** start of Collected data **
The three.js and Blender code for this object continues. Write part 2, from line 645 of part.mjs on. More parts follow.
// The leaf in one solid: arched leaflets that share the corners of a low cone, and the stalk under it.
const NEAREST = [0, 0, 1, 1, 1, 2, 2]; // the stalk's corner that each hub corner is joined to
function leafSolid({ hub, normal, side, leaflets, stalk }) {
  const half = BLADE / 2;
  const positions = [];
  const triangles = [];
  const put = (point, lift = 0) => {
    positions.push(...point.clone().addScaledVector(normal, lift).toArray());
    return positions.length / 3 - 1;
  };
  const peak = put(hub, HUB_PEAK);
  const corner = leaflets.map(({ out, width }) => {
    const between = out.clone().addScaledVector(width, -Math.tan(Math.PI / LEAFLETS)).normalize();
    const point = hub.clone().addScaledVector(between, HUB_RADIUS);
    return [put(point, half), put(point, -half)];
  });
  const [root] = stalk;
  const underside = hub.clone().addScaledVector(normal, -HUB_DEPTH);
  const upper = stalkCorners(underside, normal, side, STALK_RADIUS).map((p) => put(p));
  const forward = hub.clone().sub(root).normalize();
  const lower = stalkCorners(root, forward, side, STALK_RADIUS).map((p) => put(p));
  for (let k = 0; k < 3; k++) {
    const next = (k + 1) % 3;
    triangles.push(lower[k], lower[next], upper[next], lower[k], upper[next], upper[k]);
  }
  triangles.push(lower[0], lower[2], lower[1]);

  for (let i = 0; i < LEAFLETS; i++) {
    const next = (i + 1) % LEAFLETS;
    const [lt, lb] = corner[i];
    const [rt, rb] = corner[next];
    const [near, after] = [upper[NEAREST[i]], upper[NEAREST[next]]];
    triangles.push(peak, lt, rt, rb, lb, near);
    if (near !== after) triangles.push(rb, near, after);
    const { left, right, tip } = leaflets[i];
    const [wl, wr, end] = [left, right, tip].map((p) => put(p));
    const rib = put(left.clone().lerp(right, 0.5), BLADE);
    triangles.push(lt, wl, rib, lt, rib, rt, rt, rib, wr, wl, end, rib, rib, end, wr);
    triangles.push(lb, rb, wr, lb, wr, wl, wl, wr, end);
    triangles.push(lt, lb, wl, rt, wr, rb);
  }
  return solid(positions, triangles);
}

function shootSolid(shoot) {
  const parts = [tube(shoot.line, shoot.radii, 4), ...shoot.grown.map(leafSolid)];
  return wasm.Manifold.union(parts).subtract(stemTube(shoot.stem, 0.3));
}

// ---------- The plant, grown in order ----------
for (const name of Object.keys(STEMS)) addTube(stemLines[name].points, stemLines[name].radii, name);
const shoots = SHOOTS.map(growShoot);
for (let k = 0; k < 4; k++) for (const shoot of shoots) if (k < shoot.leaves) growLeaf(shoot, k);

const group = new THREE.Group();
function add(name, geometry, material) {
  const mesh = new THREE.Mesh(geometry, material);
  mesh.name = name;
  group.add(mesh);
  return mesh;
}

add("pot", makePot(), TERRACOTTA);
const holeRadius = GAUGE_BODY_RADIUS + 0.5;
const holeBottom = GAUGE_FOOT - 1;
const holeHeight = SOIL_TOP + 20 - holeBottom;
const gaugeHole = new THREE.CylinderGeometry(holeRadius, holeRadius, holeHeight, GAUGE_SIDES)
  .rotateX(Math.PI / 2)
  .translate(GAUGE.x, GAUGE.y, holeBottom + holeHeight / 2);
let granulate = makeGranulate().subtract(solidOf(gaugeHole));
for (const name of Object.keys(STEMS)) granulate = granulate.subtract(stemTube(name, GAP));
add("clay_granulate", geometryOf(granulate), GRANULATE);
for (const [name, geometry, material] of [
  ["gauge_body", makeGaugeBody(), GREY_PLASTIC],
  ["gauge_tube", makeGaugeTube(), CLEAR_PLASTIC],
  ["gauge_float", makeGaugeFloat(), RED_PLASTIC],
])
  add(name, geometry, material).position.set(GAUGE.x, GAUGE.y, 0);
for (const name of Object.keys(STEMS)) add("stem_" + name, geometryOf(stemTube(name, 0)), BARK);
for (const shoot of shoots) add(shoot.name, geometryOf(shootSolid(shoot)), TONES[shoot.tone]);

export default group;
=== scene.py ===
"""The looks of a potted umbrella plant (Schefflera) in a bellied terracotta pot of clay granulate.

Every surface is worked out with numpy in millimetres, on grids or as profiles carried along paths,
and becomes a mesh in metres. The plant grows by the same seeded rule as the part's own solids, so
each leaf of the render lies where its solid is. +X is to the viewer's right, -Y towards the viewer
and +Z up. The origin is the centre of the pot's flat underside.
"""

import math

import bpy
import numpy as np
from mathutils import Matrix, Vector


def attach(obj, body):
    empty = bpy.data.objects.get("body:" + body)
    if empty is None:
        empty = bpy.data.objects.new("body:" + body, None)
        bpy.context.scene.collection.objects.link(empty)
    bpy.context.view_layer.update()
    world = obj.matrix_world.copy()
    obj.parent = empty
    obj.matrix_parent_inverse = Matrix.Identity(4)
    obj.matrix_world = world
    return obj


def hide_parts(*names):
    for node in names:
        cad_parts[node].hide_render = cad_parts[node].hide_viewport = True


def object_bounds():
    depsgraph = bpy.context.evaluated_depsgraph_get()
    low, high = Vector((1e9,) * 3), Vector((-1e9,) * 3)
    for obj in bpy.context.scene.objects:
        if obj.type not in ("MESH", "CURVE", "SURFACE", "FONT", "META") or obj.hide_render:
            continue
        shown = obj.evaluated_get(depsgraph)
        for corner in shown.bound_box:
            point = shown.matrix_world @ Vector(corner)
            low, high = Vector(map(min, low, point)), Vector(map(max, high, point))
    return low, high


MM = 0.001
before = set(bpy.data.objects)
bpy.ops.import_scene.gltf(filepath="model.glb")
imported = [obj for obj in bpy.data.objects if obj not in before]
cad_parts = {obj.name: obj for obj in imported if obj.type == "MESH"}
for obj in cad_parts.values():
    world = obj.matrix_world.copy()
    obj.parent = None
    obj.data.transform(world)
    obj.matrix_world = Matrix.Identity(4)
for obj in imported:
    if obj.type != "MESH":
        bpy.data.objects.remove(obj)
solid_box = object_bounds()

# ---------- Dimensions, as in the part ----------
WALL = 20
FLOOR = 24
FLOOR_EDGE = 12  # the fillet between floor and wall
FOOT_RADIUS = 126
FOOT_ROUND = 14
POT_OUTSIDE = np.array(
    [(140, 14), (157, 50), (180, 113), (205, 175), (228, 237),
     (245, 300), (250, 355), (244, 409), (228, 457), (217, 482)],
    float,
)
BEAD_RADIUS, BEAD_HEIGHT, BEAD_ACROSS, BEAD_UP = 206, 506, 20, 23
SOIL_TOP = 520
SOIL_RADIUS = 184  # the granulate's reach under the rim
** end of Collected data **
**Exercise:**
Please set down the whole listing above without altering a single line.

**Result of this exercise:**
The three.js and Blender code for this object continues. Write part 2, from line 645 of part.mjs on. More parts follow.
// The leaf in one solid: arched leaflets that share the corners of a low cone, and the stalk under it.
const NEAREST = [0, 0, 1, 1, 1, 2, 2]; // the stalk's corner that each hub corner is joined to
function leafSolid({ hub, normal, side, leaflets, stalk }) {
  const half = BLADE / 2;
  const positions = [];
  const triangles = [];
  const put = (point, lift = 0) => {
    positions.push(...point.clone().addScaledVector(normal, lift).toArray());
    return positions.length / 3 - 1;
  };
  const peak = put(hub, HUB_PEAK);
  const corner = leaflets.map(({ out, width }) => {
    const between = out.clone().addScaledVector(width, -Math.tan(Math.PI / LEAFLETS)).normalize();
    const point = hub.clone().addScaledVector(between, HUB_RADIUS);
    return [put(point, half), put(point, -half)];
  });
  const [root] = stalk;
  const underside = hub.clone().addScaledVector(normal, -HUB_DEPTH);
  const upper = stalkCorners(underside, normal, side, STALK_RADIUS).map((p) => put(p));
  const forward = hub.clone().sub(root).normalize();
  const lower = stalkCorners(root, forward, side, STALK_RADIUS).map((p) => put(p));
  for (let k = 0; k < 3; k++) {
    const next = (k + 1) % 3;
    triangles.push(lower[k], lower[next], upper[next], lower[k], upper[next], upper[k]);
  }
  triangles.push(lower[0], lower[2], lower[1]);

  for (let i = 0; i < LEAFLETS; i++) {
    const next = (i + 1) % LEAFLETS;
    const [lt, lb] = corner[i];
    const [rt, rb] = corner[next];
    const [near, after] = [upper[NEAREST[i]], upper[NEAREST[next]]];
    triangles.push(peak, lt, rt, rb, lb, near);
    if (near !== after) triangles.push(rb, near, after);
    const { left, right, tip } = leaflets[i];
    const [wl, wr, end] = [left, right, tip].map((p) => put(p));
    const rib = put(left.clone().lerp(right, 0.5), BLADE);
    triangles.push(lt, wl, rib, lt, rib, rt, rt, rib, wr, wl, end, rib, rib, end, wr);
    triangles.push(lb, rb, wr, lb, wr, wl, wl, wr, end);
    triangles.push(lt, lb, wl, rt, wr, rb);
  }
  return solid(positions, triangles);
}

function shootSolid(shoot) {
  const parts = [tube(shoot.line, shoot.radii, 4), ...shoot.grown.map(leafSolid)];
  return wasm.Manifold.union(parts).subtract(stemTube(shoot.stem, 0.3));
}

// ---------- The plant, grown in order ----------
for (const name of Object.keys(STEMS)) addTube(stemLines[name].points, stemLines[name].radii, name);
const shoots = SHOOTS.map(growShoot);
for (let k = 0; k < 4; k++) for (const shoot of shoots) if (k < shoot.leaves) growLeaf(shoot, k);

const group = new THREE.Group();
function add(name, geometry, material) {
  const mesh = new THREE.Mesh(geometry, material);
  mesh.name = name;
  group.add(mesh);
  return mesh;
}

add("pot", makePot(), TERRACOTTA);
const holeRadius = GAUGE_BODY_RADIUS + 0.5;
const holeBottom = GAUGE_FOOT - 1;
const holeHeight = SOIL_TOP + 20 - holeBottom;
const gaugeHole = new THREE.CylinderGeometry(holeRadius, holeRadius, holeHeight, GAUGE_SIDES)
  .rotateX(Math.PI / 2)
  .translate(GAUGE.x, GAUGE.y, holeBottom + holeHeight / 2);
let granulate = makeGranulate().subtract(solidOf(gaugeHole));
for (const name of Object.keys(STEMS)) granulate = granulate.subtract(stemTube(name, GAP));
add("clay_granulate", geometryOf(granulate), GRANULATE);
for (const [name, geometry, material] of [
  ["gauge_body", makeGaugeBody(), GREY_PLASTIC],
  ["gauge_tube", makeGaugeTube(), CLEAR_PLASTIC],
  ["gauge_float", makeGaugeFloat(), RED_PLASTIC],
])
  add(name, geometry, material).position.set(GAUGE.x, GAUGE.y, 0);
for (const name of Object.keys(STEMS)) add("stem_" + name, geometryOf(stemTube(name, 0)), BARK);
for (const shoot of shoots) add(shoot.name, geometryOf(shootSolid(shoot)), TONES[shoot.tone]);

export default group;
=== scene.py ===
"""The looks of a potted umbrella plant (Schefflera) in a bellied terracotta pot of clay granulate.

Every surface is worked out with numpy in millimetres, on grids or as profiles carried along paths,
and becomes a mesh in metres. The plant grows by the same seeded rule as the part's own solids, so
each leaf of the render lies where its solid is. +X is to the viewer's right, -Y towards the viewer
and +Z up. The origin is the centre of the pot's flat underside.
"""

import math

import bpy
import numpy as np
from mathutils import Matrix, Vector


def attach(obj, body):
    empty = bpy.data.objects.get("body:" + body)
    if empty is None:
        empty = bpy.data.objects.new("body:" + body, None)
        bpy.context.scene.collection.objects.link(empty)
    bpy.context.view_layer.update()
    world = obj.matrix_world.copy()
    obj.parent = empty
    obj.matrix_parent_inverse = Matrix.Identity(4)
    obj.matrix_world = world
    return obj


def hide_parts(*names):
    for node in names:
        cad_parts[node].hide_render = cad_parts[node].hide_viewport = True


def object_bounds():
    depsgraph = bpy.context.evaluated_depsgraph_get()
    low, high = Vector((1e9,) * 3), Vector((-1e9,) * 3)
    for obj in bpy.context.scene.objects:
        if obj.type not in ("MESH", "CURVE", "SURFACE", "FONT", "META") or obj.hide_render:
            continue
        shown = obj.evaluated_get(depsgraph)
        for corner in shown.bound_box:
            point = shown.matrix_world @ Vector(corner)
            low, high = Vector(map(min, low, point)), Vector(map(max, high, point))
    return low, high


MM = 0.001
before = set(bpy.data.objects)
bpy.ops.import_scene.gltf(filepath="model.glb")
imported = [obj for obj in bpy.data.objects if obj not in before]
cad_parts = {obj.name: obj for obj in imported if obj.type == "MESH"}
for obj in cad_parts.values():
    world = obj.matrix_world.copy()
    obj.parent = None
    obj.data.transform(world)
    obj.matrix_world = Matrix.Identity(4)
for obj in imported:
    if obj.type != "MESH":
        bpy.data.objects.remove(obj)
solid_box = object_bounds()

# ---------- Dimensions, as in the part ----------
WALL = 20
FLOOR = 24
FLOOR_EDGE = 12  # the fillet between floor and wall
FOOT_RADIUS = 126
FOOT_ROUND = 14
POT_OUTSIDE = np.array(
    [(140, 14), (157, 50), (180, 113), (205, 175), (228, 237),
     (245, 300), (250, 355), (244, 409), (228, 457), (217, 482)],
    float,
)
BEAD_RADIUS, BEAD_HEIGHT, BEAD_ACROSS, BEAD_UP = 206, 506, 20, 23
SOIL_TOP = 520
SOIL_RADIUS = 184  # the granulate's reach under the rim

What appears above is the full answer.